Journal of Positive Behavioral Interventions
- Discipline: Education
- Language: English
- Edited by: Lee Kern, Kathleen Lane

Publication details
- History: 1999-present
- Publisher: SAGE Publications (United States)
- Frequency: Quarterly
- Impact factor: 2.41 (2017)

Standard abbreviations
- ISO 4: J. Posit. Behav. Interv.

Indexing
- ISSN: 1098-3007 (print) 1538-4772 (web)
- LCCN: 99113390
- OCLC no.: 38562547

Links
- Journal homepage; Online access; Online archive;

= Journal of Positive Behavior Interventions =

Journal of Positive Behavior Interventions is a peer-reviewed academic journal that publishes papers in the field of Education. The journal's editors are Lee Kern (Lehigh University) and Kathleen Lane (University of Kansas). It has been in publication since 1999 and is currently published by SAGE Publications in association with The Hammill Institute on Disabilities.

== Scope ==
Journal of Positive Behavioral Interventions focuses on research-based principles of positive behavior support for use in school, home and community settings for people with challenges in behavioral adaptation. The journal publishes articles of empirical research, discussion and literature reviews and also provides a forum for the debate and discussion of research and findings.
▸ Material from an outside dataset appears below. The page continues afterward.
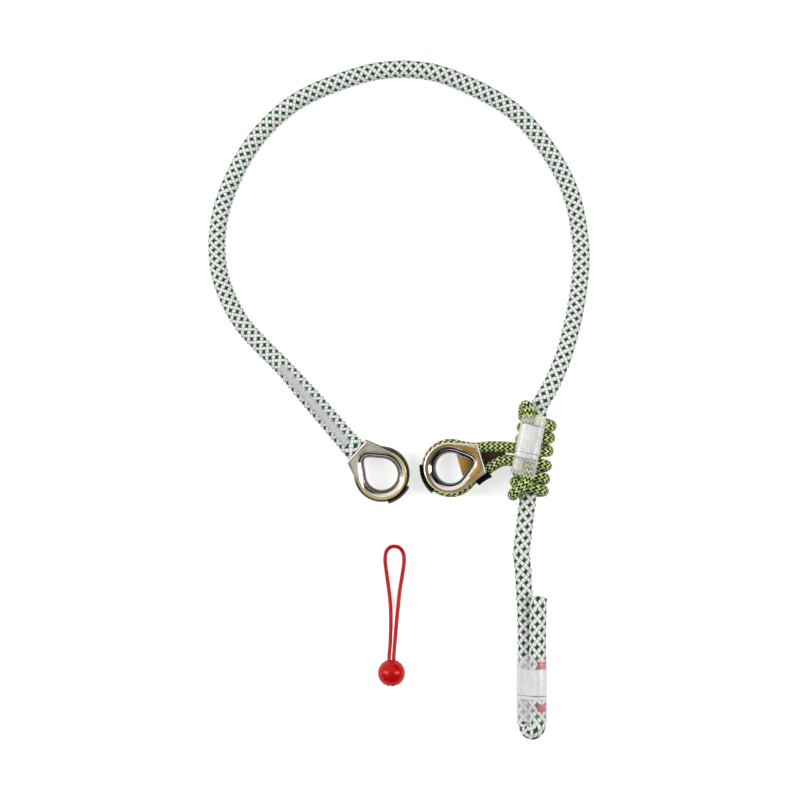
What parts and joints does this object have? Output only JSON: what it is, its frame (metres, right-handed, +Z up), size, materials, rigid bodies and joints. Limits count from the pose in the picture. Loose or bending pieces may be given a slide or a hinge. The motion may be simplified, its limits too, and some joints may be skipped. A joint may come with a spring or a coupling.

== Abstracting and indexing ==
Journal of Positive Behavioral Interventions is abstracted and indexed in, among other databases: SCOPUS, PsycINFO, and the Social Sciences Citation Index. According to the Journal Citation Reports, its 2017impact factor is 2.41, ranking it 2 out of 40 journals in the category ‘Education, Special’ and 45 out of 127 journals in the category ‘Psychology, Clinical’.